WHAT YOU SHOULD DO:
Your task is to reproduce the material exactly.

GIVEN MATERIAL:
▬▬▬
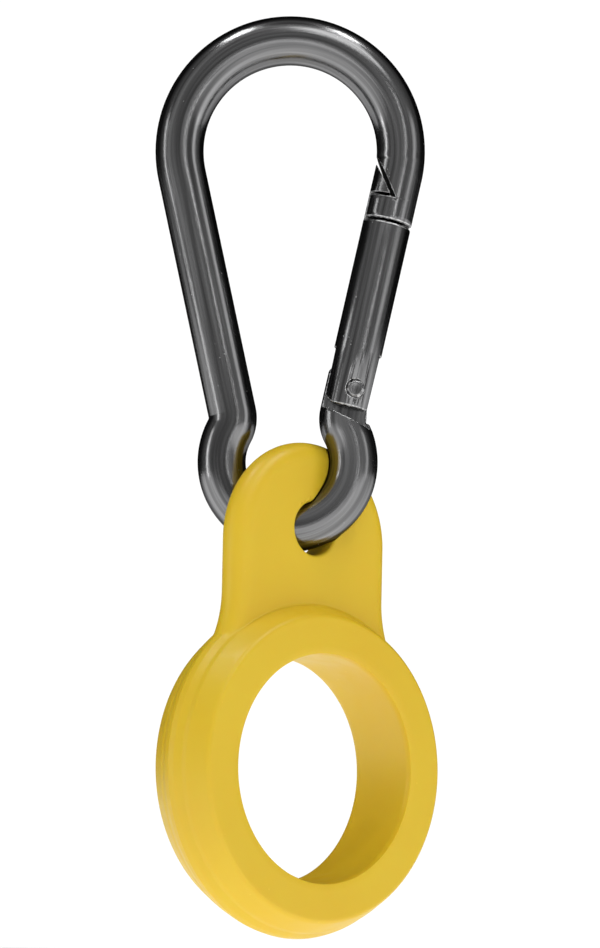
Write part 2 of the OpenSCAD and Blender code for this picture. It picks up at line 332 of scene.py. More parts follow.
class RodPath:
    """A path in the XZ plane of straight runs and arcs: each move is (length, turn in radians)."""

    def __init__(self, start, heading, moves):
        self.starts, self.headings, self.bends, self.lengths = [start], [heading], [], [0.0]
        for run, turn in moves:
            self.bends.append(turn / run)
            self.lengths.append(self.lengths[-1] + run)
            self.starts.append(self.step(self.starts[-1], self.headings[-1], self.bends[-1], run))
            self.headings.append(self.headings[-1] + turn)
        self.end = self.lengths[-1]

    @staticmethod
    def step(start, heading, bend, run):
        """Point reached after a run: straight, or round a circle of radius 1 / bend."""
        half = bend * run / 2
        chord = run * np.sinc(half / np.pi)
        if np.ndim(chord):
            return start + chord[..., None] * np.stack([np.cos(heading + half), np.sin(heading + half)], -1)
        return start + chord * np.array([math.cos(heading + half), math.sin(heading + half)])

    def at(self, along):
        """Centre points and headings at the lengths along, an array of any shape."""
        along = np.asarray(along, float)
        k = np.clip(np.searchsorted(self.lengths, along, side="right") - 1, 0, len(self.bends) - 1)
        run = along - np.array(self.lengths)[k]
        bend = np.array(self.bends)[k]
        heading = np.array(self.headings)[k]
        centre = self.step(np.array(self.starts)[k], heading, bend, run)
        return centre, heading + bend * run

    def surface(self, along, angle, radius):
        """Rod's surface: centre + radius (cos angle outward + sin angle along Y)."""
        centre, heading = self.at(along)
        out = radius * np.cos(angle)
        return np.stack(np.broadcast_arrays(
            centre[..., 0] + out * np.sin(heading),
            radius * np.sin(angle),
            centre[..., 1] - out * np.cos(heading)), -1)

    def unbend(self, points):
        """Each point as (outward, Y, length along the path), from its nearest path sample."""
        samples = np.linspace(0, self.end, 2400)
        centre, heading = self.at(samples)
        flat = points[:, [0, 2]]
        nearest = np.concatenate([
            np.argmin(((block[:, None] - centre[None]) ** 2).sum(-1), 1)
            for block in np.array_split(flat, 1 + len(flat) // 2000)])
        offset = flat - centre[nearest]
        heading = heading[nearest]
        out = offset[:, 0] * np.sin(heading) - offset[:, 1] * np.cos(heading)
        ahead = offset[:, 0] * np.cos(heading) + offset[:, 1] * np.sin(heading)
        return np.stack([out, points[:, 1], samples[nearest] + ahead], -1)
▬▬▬
EXERCISE SOLUTION:
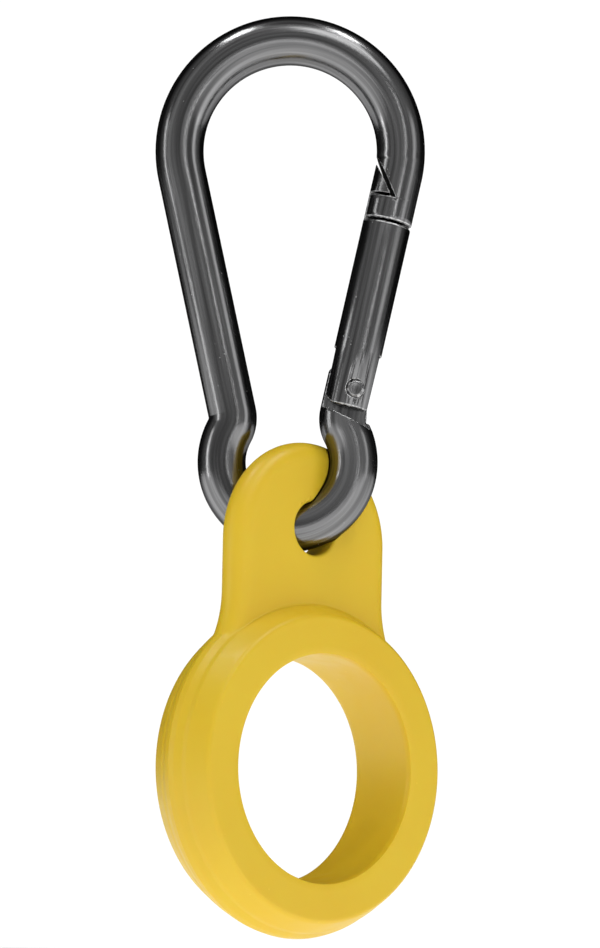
Write part 2 of the OpenSCAD and Blender code for this picture. It picks up at line 332 of scene.py. More parts follow.
class RodPath:
    """A path in the XZ plane of straight runs and arcs: each move is (length, turn in radians)."""

    def __init__(self, start, heading, moves):
        self.starts, self.headings, self.bends, self.lengths = [start], [heading], [], [0.0]
        for run, turn in moves:
            self.bends.append(turn / run)
            self.lengths.append(self.lengths[-1] + run)
            self.starts.append(self.step(self.starts[-1], self.headings[-1], self.bends[-1], run))
            self.headings.append(self.headings[-1] + turn)
        self.end = self.lengths[-1]

    @staticmethod
    def step(start, heading, bend, run):
        """Point reached after a run: straight, or round a circle of radius 1 / bend."""
        half = bend * run / 2
        chord = run * np.sinc(half / np.pi)
        if np.ndim(chord):
            return start + chord[..., None] * np.stack([np.cos(heading + half), np.sin(heading + half)], -1)
        return start + chord * np.array([math.cos(heading + half), math.sin(heading + half)])

    def at(self, along):
        """Centre points and headings at the lengths along, an array of any shape."""
        along = np.asarray(along, float)
        k = np.clip(np.searchsorted(self.lengths, along, side="right") - 1, 0, len(self.bends) - 1)
        run = along - np.array(self.lengths)[k]
        bend = np.array(self.bends)[k]
        heading = np.array(self.headings)[k]
        centre = self.step(np.array(self.starts)[k], heading, bend, run)
        return centre, heading + bend * run

    def surface(self, along, angle, radius):
        """Rod's surface: centre + radius (cos angle outward + sin angle along Y)."""
        centre, heading = self.at(along)
        out = radius * np.cos(angle)
        return np.stack(np.broadcast_arrays(
            centre[..., 0] + out * np.sin(heading),
            radius * np.sin(angle),
            centre[..., 1] - out * np.cos(heading)), -1)

    def unbend(self, points):
        """Each point as (outward, Y, length along the path), from its nearest path sample."""
        samples = np.linspace(0, self.end, 2400)
        centre, heading = self.at(samples)
        flat = points[:, [0, 2]]
        nearest = np.concatenate([
            np.argmin(((block[:, None] - centre[None]) ** 2).sum(-1), 1)
            for block in np.array_split(flat, 1 + len(flat) // 2000)])
        offset = flat - centre[nearest]
        heading = heading[nearest]
        out = offset[:, 0] * np.sin(heading) - offset[:, 1] * np.cos(heading)
        ahead = offset[:, 0] * np.cos(heading) + offset[:, 1] * np.sin(heading)
        return np.stack([out, points[:, 1], samples[nearest] + ahead], -1)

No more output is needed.